Typerende bijwerkingen
Relatief frequent
- Maag-darmstoornissen, zoals misselijkheid, braken, maagpijn, diarree, flatulentie;
- Flebitis;
- Pijn op de injectieplaats.
Minder frequent
- Laesies in slokdarm, maag of duodenum;
- Gastro-intestinale bloedingen;
- Gastro-intestinale obstructie of perforatie;
- Hyperkaliëmie (met bijkomende kans op cardiale aritmieën).
Meer informatie
Bij orale toediening kunnen kaliumzouten irritatie van de mucosa in het maag-darmkanaal veroorzaken. Er kunnen maag-darmstoornissen optreden. De kans hierop is groter bij gebruik van een tablet dan bij gebruik van de drank, omdat met een tablet plaatselijk een hogere concentratie kalium wordt bereikt. In zeldzame gevallen kunnen er laesies in het maag-darmkanaal (ontsteking, erosies, ulcera) ontstaan, met risico op gastro-intestinale bloedingen of gastro-intestinale obstructie/perforatie 1. Het zittend of staand innemen van tabletten met veel water tijdens of na de maaltijd kan de kans op deze bijwerkingen verminderen.

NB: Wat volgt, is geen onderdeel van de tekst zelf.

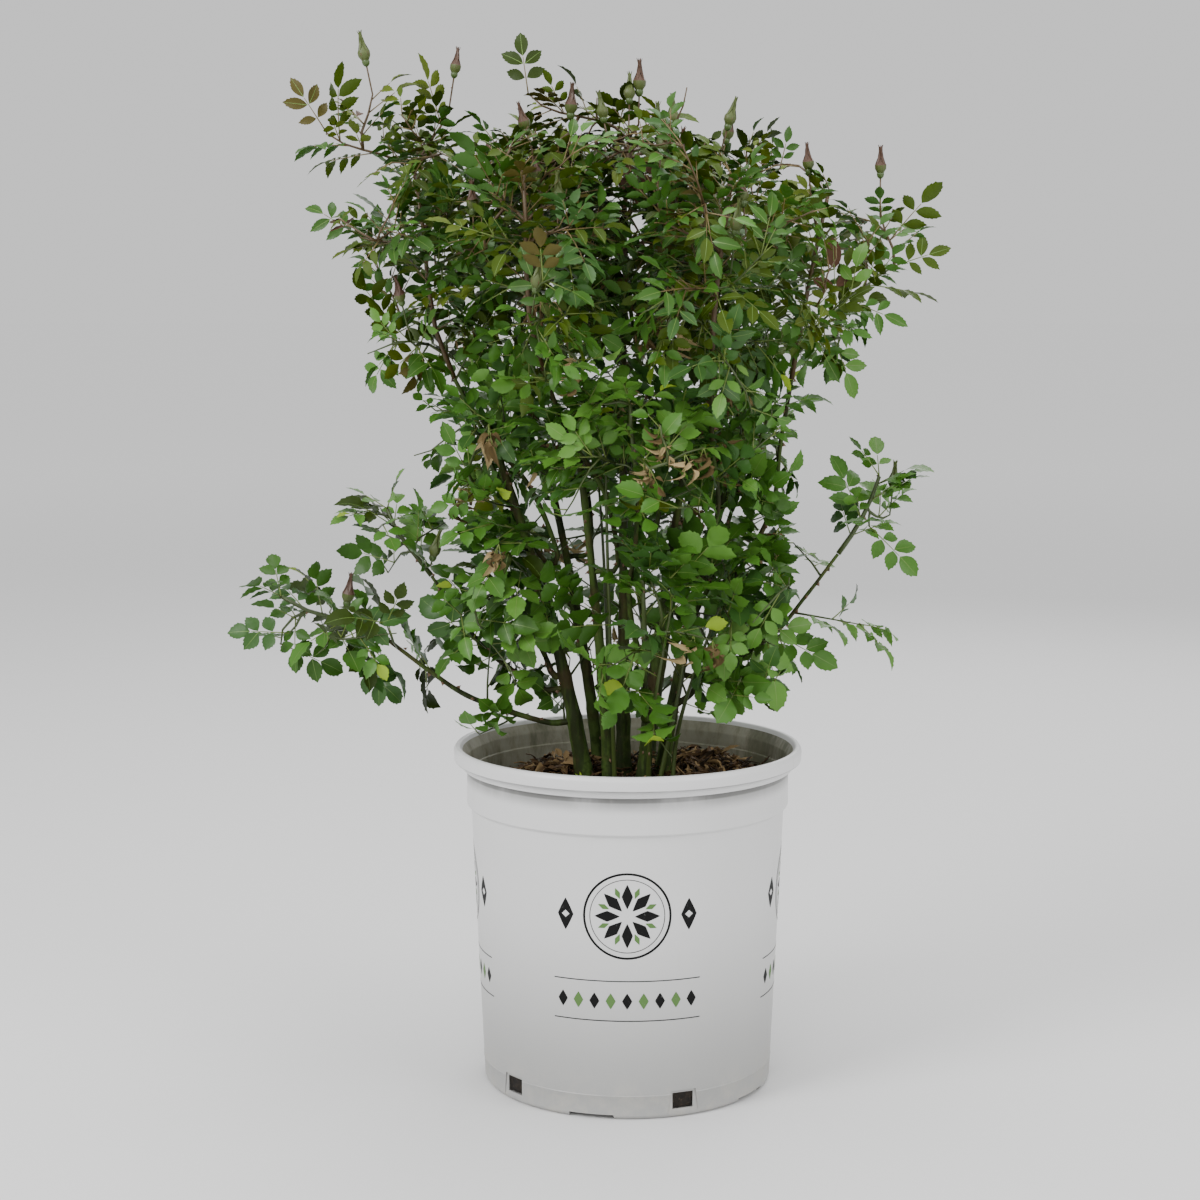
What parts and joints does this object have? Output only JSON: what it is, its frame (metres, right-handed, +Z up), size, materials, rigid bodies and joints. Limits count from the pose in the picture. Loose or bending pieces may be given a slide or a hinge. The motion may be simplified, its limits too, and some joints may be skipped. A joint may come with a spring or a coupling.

Bij intraveneuze toediening kunnen flebitis en pijn op de injectieplaats optreden.
Met de toepassing van kaliumzouten bestaat de kans op hyperkaliëmie, maar deze is gering bij orale of langzame intraveneuze toediening bij personen met een normale nierfunctie. De kans op hyperkaliëmie neemt toe bij snelle intraveneuze infusie, bij gelijktijdig gebruik van kaliumsparende geneesmiddelen, zoals kaliumsparende diuretica, ACE-remmers en ARB's (angiotensinereceptorblokkers), en bij chronische nierinsufficiëntie 1.